Gartner predicts that 30% of web browsing sessions will be voice searches by 2020 while others outlets are saying the number could be closer to 50%.

What does this have to do with businesses? Organisations have a chance to feature in voice search results by optimising the content on their website to rank for longtail keywords.

It’s all to do with a type of mark-up called schema and doing your best to be chosen as the ‘featured snippet’ for a search term as these are usually given as the answer to a question on voice platforms like Google Assistant.

7. Digital Influencers on the Rise

It might sound like traditional marketing, but celebrity endorsements still do wonders for a product launch. Getting a TV or Film personality to give your product a ‘thumbs up’ may sound like an expensive marketing tactic that’s out of reach for the modest budgets of start-ups and SMEs, but new research has revealed that the return on investment generated by working with a digital-born influencer could be well worth your business’s while.

A digital influencer is someone whose fame grew via social channels such as Instagram or YouTube. The Age of Social Influence, a new report, from Centaur Media and Celebrity Intelligence has delved into the data to highlight the growing power of influencer marketing.

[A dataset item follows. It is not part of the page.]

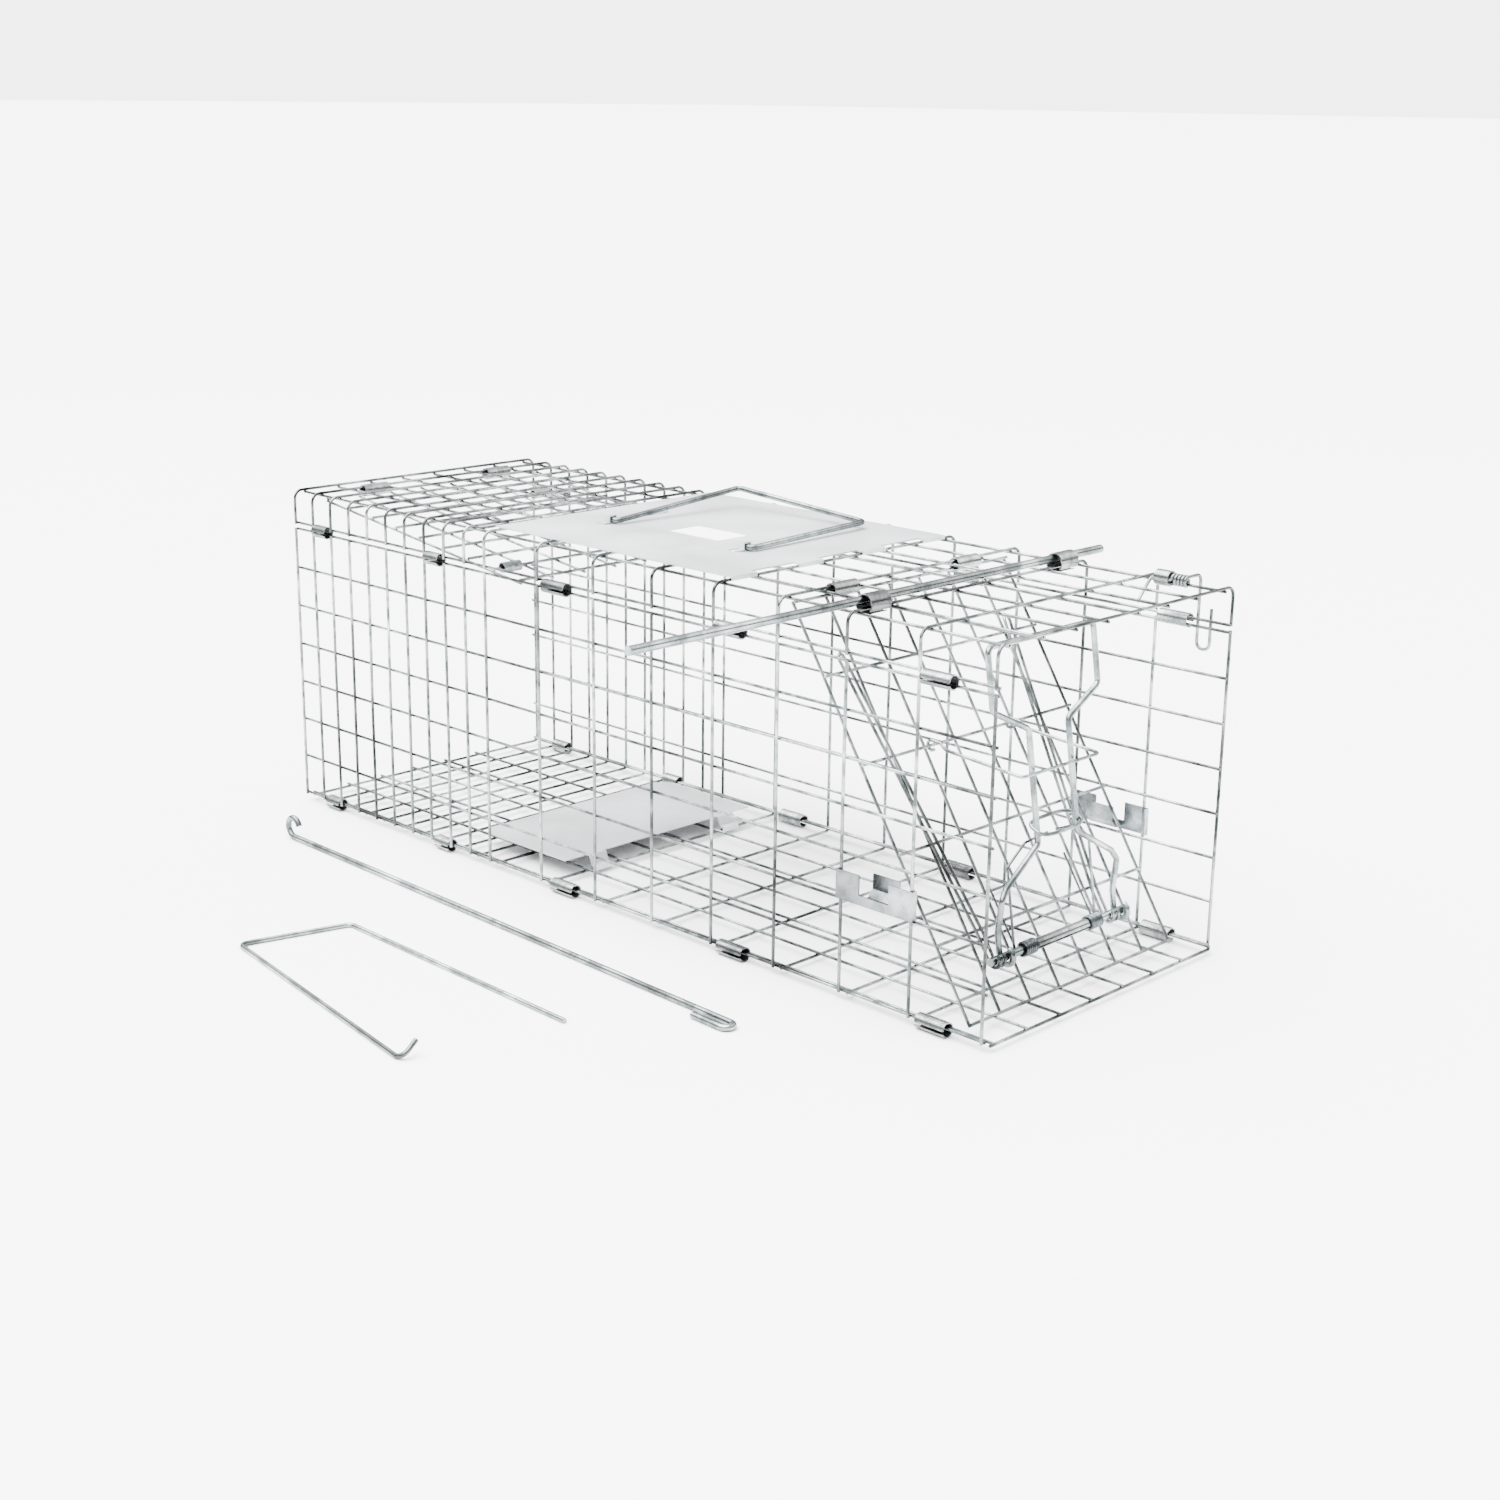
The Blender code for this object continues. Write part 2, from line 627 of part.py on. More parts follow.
def make_latch(pivot):
    """Spring latch round the outer top wire: a hook outside the cage and an arm inside it."""
    radius = thin_half * math.sqrt(2) + 0.0006 + latch_wire / 2
    length = latch_wire * 1.12 * latch_turns
    axis_y, axis_z = top_long_half, top_z
    middle = latch_start_x + length / 2
    turns = coil((middle, axis_y, axis_z), "X", radius, latch_wire, latch_turns, 8, math.pi, -1)
    sleeve_length = 0.0095
    arm_x = latch_start_x - sleeve_length - 0.0040
    inside = [(arm_x, axis_y - radius - 0.0120, axis_z - 0.0130), (arm_x, axis_y - radius, axis_z - 0.0002),
              (latch_start_x - 0.001, axis_y - radius, axis_z)]
    out_x = turns[-1].x
    clear = half_wide + half_bar + latch_wire / 2 + 0.0015
    foot = 0.040
    outside = [turns[-1], (out_x, clear, axis_z + radius), (out_x, clear, axis_z - foot),
               (out_x + 0.0085, clear, axis_z - foot), (out_x + 0.0085, clear, axis_z - foot + 0.024)]
    route = rounded(inside, 0.002, 2) + turns[1:-1] + rounded(outside, 0.0038, 3)
    wire("door_latch", route, latch_wire, "rod", pivot, 6)
    sleeve_x = latch_start_x - 0.0015 - sleeve_length / 2
    inner = radius + latch_wire / 2 + fit_gap
    inner = inner / math.cos(math.radians(18))
    tube("latch_sleeve", (sleeve_x, axis_y, axis_z), "X", sleeve_length, inner, inner + sleeve_wall, "sleeve")


# ---- treadle and side catches -------------------------------------------------------------
def make_treadle(pivot):
    """Raised sheet with cut corners and two front tabs hooked over a crosswise floor wire."""
    over = floor_top + fit_gap + plate_thick / 2
    level = floor_top + treadle_above_floor + plate_thick / 2
    front = treadle_pivot_x - 0.006
    rear = front - treadle_length
    cut = 0.009
    corners = [(rear, -treadle_half_width + cut), (rear + cut, -treadle_half_width),
               (front, -treadle_half_width), (front, treadle_half_width),
               (rear + cut, treadle_half_width), (rear, treadle_half_width - cut)]
    bm = bmesh.new()
    face = bm.faces.new([bm.verts.new((x, y, level - plate_thick / 2)) for x, y in corners])
    lifted = bmesh.ops.extrude_face_region(bm, geom=[face])
    verts = [item for item in lifted["geom"] if isinstance(item, bmesh.types.BMVert)]
    bmesh.ops.translate(bm, verts=verts, vec=(0, 0, plate_thick))
    sheet = add("treadle", mesh_from(bm, "treadle"), "sheet", pivot)
    place = lambda a, b, c: (a, c, b)
    tip = treadle_pivot_x + half_bar + fit_gap + plate_thick / 2
    tab = [(front - 0.003, level), (treadle_pivot_x - 0.0035, level), (treadle_pivot_x - 0.001, over + 0.0004),
           (tip, over), (tip, floor_z - half_bar)]
    for side in (-1, 1):
        low = side * treadle_tab_offset - treadle_tab_width / 2
        combine(sheet, strip(tab, plate_thick, low, low + treadle_tab_width, place), "UNION")


def make_side_catch(name, side):
    """Sheet clip round two uprights, with a window and a tongue bent into the cage."""
    left, right = wire_xs[-3], wire_xs[-2]
    lap = half_bar + fit_gap + plate_thick / 2
    plane = half_wide + lap
    back = half_wide - half_bar - fit_gap
    middle = (left + right) / 2
    outline = [(left - lap, back), (left - lap, plane), (right + lap, plane), (right + lap, back)]
    place = lambda a, b, c: (middle + side * (a - middle), side * b, c)
    high = catch_low + catch_height
    catch = add(name, mesh_from(strip(outline, plate_thick, catch_low, high, place), name), "sheet")
    window = block((middle - 0.0105, side * plane - 0.004, catch_low + 0.005),
                   (middle + 0.0105, side * plane + 0.004, high + 0.004))
    combine(catch, window, "DIFFERENCE")
    base = catch_low + 0.0025
    tongue = [(plane, base), (half_wide - 0.0045, base - 0.0002), (half_wide - 0.0085, base + 0.004),
              (half_wide - 0.0085, high - 0.001)]
    lay = lambda a, b, c: (middle + side * c, side * a, b)
    combine(catch, strip(tongue, plate_thick, -0.0095, 0.0095, lay), "UNION")


# ---- loose rods ---------------------------------------------------------------------------
def turned(base, angle):
    """A placing function for a rod that lies askew on the ground from a base point."""
    ahead = Vector((math.cos(angle), math.sin(angle), 0))
    aside = Vector((-math.sin(angle), math.cos(angle), 0))
    return lambda a, b, c: Vector((*base, 0)) + ahead * a + aside * b + Vector((0, 0, c))


def make_trigger_rod(pivot):
    """Long rod lying beside the cage: a curl at its rear end and a flat return at its front."""
    level = trigger_rod_thick / 2
    curl = 0.0065
    at = turned(trigger_rod_front, math.pi - trigger_rod_turn)
    ring = []
    for i in range(9):
        angle = math.radians(-90 + 250 * i / 8)
        ring.append(at(trigger_rod_length + curl * math.cos(angle), 0, level + curl + curl * math.sin(angle)))
    back = [at(0.004, 0, level), at(0, 0.0035, level), at(0.004, 0.0070, level), at(0.020, 0.0070, level)]
    wire("trigger_rod", ring[::-1] + back, trigger_rod_thick, "rod", pivot, 6)


def make_rear_rod(pivot):
    """U-shaped locking rod for the rear door, lying beside the cage with one end turned up."""
    level = rear_rod_thick / 2
    at = turned(rear_rod_corner, 0)
    back_x = -rear_rod_width * math.sin(math.radians(14.5))
    back_y = -rear_rod_width * math.cos(math.radians(14.5))
    slant = math.radians(-9.1)
    end_x = back_x + rear_rod_leg * math.cos(slant)
    end_y = back_y + rear_rod_leg * math.sin(slant)
    corners = [at(rear_rod_leg, -0.004, level), at(0, 0, level), at(back_x, back_y, level),
               at(end_x, end_y, level), at(end_x - 0.004, end_y + 0.016, level + 0.007)]
    wire("rear_locking_rod", rounded(corners, 0.004, 3), rear_rod_thick, "rod", pivot, 6)


# ---- build --------------------------------------------------------------------------------
for old in list(bpy.data.objects):
    bpy.data.objects.remove(old, do_unlink=True)

frame_empty = bpy.data.objects.new("trap_frame", None)
bpy.context.collection.objects.link(frame_empty)

material("wire", (0.62, 0.64, 0.65), 0.34)
material("rod", (0.58, 0.60, 0.61), 0.30)
material("sleeve", (0.66, 0.68, 0.69), 0.32)
material("sheet", (0.74, 0.76, 0.78), 0.50)
material("spring", (0.55, 0.57, 0.58), 0.30)

make_floor()
make_side("side_panel_near", -1)
make_side("side_panel_far", 1)
make_top()
make_edge_sleeves()

door_pivot = empty("front_door_pivot", (door_hinge_x, 0, door_hinge_z))
bar_pivot = empty("lock_bar_pivot", on_door(rod_down_door, 0, rod_above_door), door_pivot)
guide_pivot = empty("guide_loop_pivot", on_door(door_rows[guide_row], 0, 0), door_pivot)
make_front_door(door_pivot)
make_door_rod(door_pivot)
make_hairpin_arm("hairpin_arm_near", -1, arm_near_foot, arm_near_head, door_pivot)
make_hairpin_arm("hairpin_arm_far", 1, arm_far_foot, arm_far_head, door_pivot)
make_lock_bar(bar_pivot)
make_neck_link(bar_pivot)
make_lock_spring("near", -1, spring_near_start, door_pivot, bar_pivot)
make_lock_spring("far", 1, spring_far_start, door_pivot, bar_pivot)
make_guide_loop(guide_pivot)
make_rear_door(empty("rear_door_pivot", rear_hinge))
make_guard()
make_handle(empty("handle_pivot", (0, handle_pivot_y, handle_level)))
make_handle_lug("handle_lug_rear", handle_rear_x)
make_handle_lug("handle_lug_front", handle_front_x)
make_set_rod(empty("set_rod_slide", (set_rod_x, 0, set_rod_z)))
make_latch(empty("latch_pivot", (latch_start_x, top_long_half, top_z)))
make_treadle(empty("treadle_pivot", (treadle_pivot_x, 0, floor_z)))
make_side_catch("side_catch_near", -1)
make_side_catch("side_catch_far", 1)
make_trigger_rod(empty("trigger_rod_place", (*trigger_rod_front, 0)))
make_rear_rod(empty("rear_rod_place", (*rear_rod_corner, 0)))

# the whole set stands centred over the origin
bpy.context.view_layer.update()
graph = bpy.context.evaluated_depsgraph_get()
reach = []
for thing in bpy.data.objects:
    if thing.type != "EMPTY" and not thing.hide_render:
        shown = thing.evaluated_get(graph)
        reach += [shown.matrix_world @ vert.co for vert in shown.to_mesh().vertices]
centre_x = (min(p.x for p in reach) + max(p.x for p in reach)) / 2
centre_y = (min(p.y for p in reach) + max(p.y for p in reach)) / 2
frame_empty.location = (-centre_x, -centre_y, 0)
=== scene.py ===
import bpy
import bmesh
import json
import math
import random
from mathutils import Matrix, Vector


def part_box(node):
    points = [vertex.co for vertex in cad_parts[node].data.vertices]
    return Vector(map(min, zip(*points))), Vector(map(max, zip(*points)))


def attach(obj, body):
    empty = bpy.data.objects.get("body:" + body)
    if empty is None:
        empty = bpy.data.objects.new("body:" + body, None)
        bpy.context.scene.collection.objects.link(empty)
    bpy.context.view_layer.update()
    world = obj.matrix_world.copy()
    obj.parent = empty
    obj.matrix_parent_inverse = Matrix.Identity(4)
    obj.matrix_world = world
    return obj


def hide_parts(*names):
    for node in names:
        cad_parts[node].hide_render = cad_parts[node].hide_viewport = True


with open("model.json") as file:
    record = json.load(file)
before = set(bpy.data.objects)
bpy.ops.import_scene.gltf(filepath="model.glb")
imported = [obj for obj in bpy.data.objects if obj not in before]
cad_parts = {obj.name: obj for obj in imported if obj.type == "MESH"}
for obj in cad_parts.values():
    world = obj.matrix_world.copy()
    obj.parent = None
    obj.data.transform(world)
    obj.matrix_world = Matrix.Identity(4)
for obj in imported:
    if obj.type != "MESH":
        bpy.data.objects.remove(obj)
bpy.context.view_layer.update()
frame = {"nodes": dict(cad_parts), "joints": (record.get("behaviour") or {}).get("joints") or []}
random.seed(7)
print("frame loaded")

# places of the cage that every piece is set out from
sideLow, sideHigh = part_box("side_panel_near")
farLow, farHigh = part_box("side_panel_far")
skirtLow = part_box("top_skirt_near")[0]
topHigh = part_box("top_panel")[1]
floorLow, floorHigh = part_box("floor_panel")
centre = Vector(((sideLow.x + sideHigh.x) / 2, (sideLow.y + farHigh.y) / 2, 0))
jointAt = {joint["name"]: Vector(joint["pos_m"]) for joint in frame["joints"] if "pos_m" in joint}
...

The research, which interviewed 270 marketing specialists that have worked on and implemented talent-led and talent endorsed campaigns, found that for every €1.13 spent on a talent-led campaign, brands are getting an average of €19.49 back.

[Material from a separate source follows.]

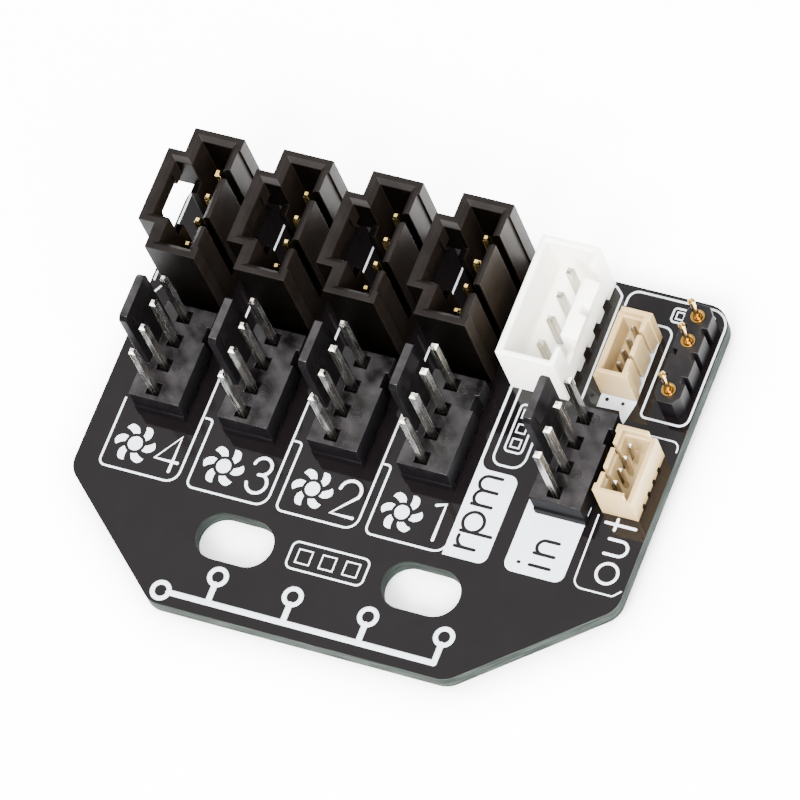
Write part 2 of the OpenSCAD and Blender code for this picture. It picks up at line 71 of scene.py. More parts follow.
def shader(name, base, rough, metallic=0.0, specular=0.5):
    """A new material with its node tree and its Principled shader."""
    material = bpy.data.materials.new(name)
    material.use_nodes = True
    tree = material.node_tree
    surface = tree.nodes["Principled BSDF"]
    surface.inputs["Base Color"].default_value = base
    surface.inputs["Roughness"].default_value = rough
    surface.inputs["Metallic"].default_value = metallic
    surface.inputs["Specular IOR Level"].default_value = specular
    return material, tree, surface


def texture(tree, kind, scale, stretch=(1, 1, 1), **values):
    """A procedural texture measured in millimetres on the object's own coordinates."""
    place = tree.nodes.new("ShaderNodeTexCoord")
    mapping = tree.nodes.new("ShaderNodeMapping")
    mapping.inputs["Scale"].default_value = [scale * s / MM for s in stretch]
    tree.links.new(place.outputs["Object"], mapping.inputs["Vector"])
    node = tree.nodes.new(kind)
    tree.links.new(mapping.outputs["Vector"], node.inputs["Vector"])
    node.inputs["Scale"].default_value = 1.0
    for key, value in values.items():
        node.inputs[key].default_value = value
    return node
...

To get started, all you have to do is reach out. For example, if you are a tech company, find a tech blogger to do an unboxing or demo of your new product in the hope that they will share it with their audience. There are strict rules in Ireland set out by the Advertising Standards Authority of Ireland that insist that social influencers must tell their followers when they are being paid to promote a product or service.